一旦俄国人给他们的压力太大,让两国放下了矛盾精诚合作,战场上又是另一种局面了。
俄国人打不下来没有关系,弗朗茨也不希望沙皇政府能够真的掌控黑海舰队。
地中海实在是太小了,英法西奥四国都不够分,完全没有多余的利益给俄国人。
可并不妨碍让俄国人产生野心,毕竟君士坦丁堡都拿下来了,地中海又更近了一步。
只要俄国人还有野心,那么他们和英法就无法妥协。英法俄三国相互对抗,奥地利也就安全了。
历史上俾斯麦就是这么设计的,结果威廉二世外交玩儿崩了,居然让法俄两国结了盟,作为夹心饼干自然悲剧了。
“俄奥同盟不容破坏,遏制俄国人的事情可以让英法来做,作为盟友,我们绝对不能背信弃义!”
弗朗茨直接表明了态度。
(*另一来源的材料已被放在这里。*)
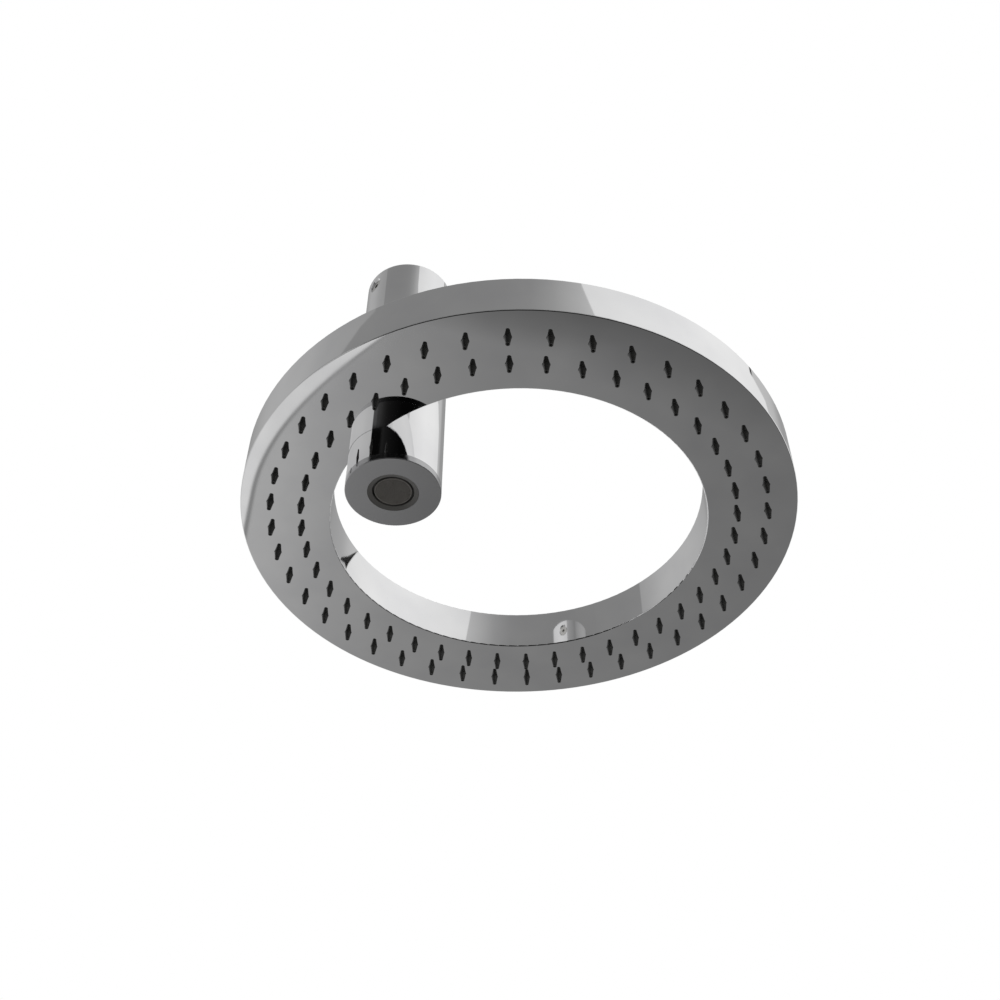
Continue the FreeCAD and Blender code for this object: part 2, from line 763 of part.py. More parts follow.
def make_all():
    """Every piece by its node's name."""
    outer_cover_seal, inner_cover_seal = make_cover_seals()
    return {
        "ring_housing": make_ring_housing(),
        "nozzle_mat": make_nozzle_mat(),
        "distributor_plate": make_distributor_plate(),
        "standoffs": make_standoffs(),
        "screw_seals": make_screw_seals(),
        "back_cover": make_back_cover(),
        "cover_screws": make_cover_screws(),
        "outer_cover_seal": outer_cover_seal,
        "inner_cover_seal": inner_cover_seal,
        "ring_bracket": make_ring_bracket(),
        "ring_bolt": make_ring_bolt(),
        "ring_bolt_seals": make_ring_bolt_seals(),
        "clamp_screws": make_clamp_screws(),
        "stem_sleeve": make_stem_sleeve(),
        "stem_screws": make_stem_screws(),
        "outlet_body": make_outlet_body(),
        "supply_tube": make_supply_tube(),
        "inlet_hub": make_inlet_hub(),
        "hub_seals": make_hub_seals(),
        "inlet_washer": make_inlet_washer(),
        "inlet_filter": make_inlet_filter(),
        "flow_regulator": make_flow_regulator(),
        "jet_housing": make_jet_housing(),
        "jet_insert": make_jet_insert(),
        "jet_screen": make_jet_screen(),
        "jet_strainer": make_jet_strainer(),
        "jet_gasket": make_jet_gasket(),
    }


if __name__ == "__main__":
    os.makedirs("parts", exist_ok=True)
    for node, shape in make_all().items():
        shape.exportStep("parts/" + node + ".step")
        print(node, len(shape.Solids), "solids", round(shape.Volume / 1000, 2), "cm3", shape.isValid())
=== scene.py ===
"""Dresses the ring shower head: its finishes, its soft nozzles, its wire cloths and its studio.

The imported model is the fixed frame, in metres. +Z is up, the ceiling is at height 0, and +X
runs from the stem's axis to the ring's axis.
"""
import logging
import math
from collections.abc import Callable, Sequence
from dataclasses import dataclass, replace
from enum import Enum

import bmesh
import bpy
from bpy.types import Material, Mesh, Node, NodeSocket, NodeTree, Object
from mathutils import Matrix, Vector


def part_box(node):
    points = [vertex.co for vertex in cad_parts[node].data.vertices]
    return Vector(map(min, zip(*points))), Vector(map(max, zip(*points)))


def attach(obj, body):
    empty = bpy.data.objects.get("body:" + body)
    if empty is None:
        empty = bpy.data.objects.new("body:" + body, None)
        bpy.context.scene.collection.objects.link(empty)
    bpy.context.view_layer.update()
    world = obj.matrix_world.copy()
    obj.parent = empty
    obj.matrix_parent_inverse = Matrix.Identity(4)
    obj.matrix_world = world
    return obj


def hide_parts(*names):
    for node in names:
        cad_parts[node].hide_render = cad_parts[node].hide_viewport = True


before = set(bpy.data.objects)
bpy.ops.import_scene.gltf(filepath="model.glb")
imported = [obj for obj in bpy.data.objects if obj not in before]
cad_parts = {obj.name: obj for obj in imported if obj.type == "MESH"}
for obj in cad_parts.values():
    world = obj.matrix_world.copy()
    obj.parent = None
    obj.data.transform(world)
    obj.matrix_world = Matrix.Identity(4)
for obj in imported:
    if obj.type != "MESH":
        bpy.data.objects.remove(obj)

MM = 0.001
LOG = logging.getLogger("shower_head")
WHITE = (1.0, 1.0, 1.0, 1.0)
# Nearly all of the noise lies between these values.
NOISE_SPAN = (0.3, 0.7)
# The length of one wave of the wave texture at a scale of 1, in metres.
WAVE_LENGTH = math.pi / 10

Linear = tuple[float, float, float, float]
Colour = str | Linear | NodeSocket
Span = tuple[float, float]
Course = tuple[tuple[float, float], ...]
Greys = tuple[tuple[int, int], ...]


class Slot(Enum):
    """The record's material slots, named when a piece is made; the pieces take their finish from their
    patterns.
    """

    NOZZLE_SILICONE = "nozzle_silicone"
    WIRE_CLOTH = "wire_cloth"
    STAINLESS = "stainless"


def linear(colour: str) -> Linear:
    """Turn an sRGB hex colour into linear light.

    Args:
        colour: the colour as "#RRGGBB".

    Returns:
        Linear red, green and blue, and an opaque alpha.
    """
    channels = [int(colour[start:start + 2], 16) / 255 for start in (1, 3, 5)]
    bent = [c / 12.92 if c <= 0.04045 else ((c + 0.055) / 1.055) ** 2.4 for c in channels]
    return (bent[0], bent[1], bent[2], 1.0)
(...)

他可不想放出错误政治信号,让政府高层误认为奥地利已经拿到了想要的利益,就可以抛弃俄国人了。
从国家利益上来看,这种背叛是非常正常的,现在和英法靠拢有利于奥地利的海外殖民,似乎更加符合国家的利益。
可是考虑到战略上的安全,情况就不一样了。相比不稳定的法国政府,和野心勃勃想要逆袭的普鲁士王国,弗朗茨觉得还是和俄国人结盟更加靠谱一些。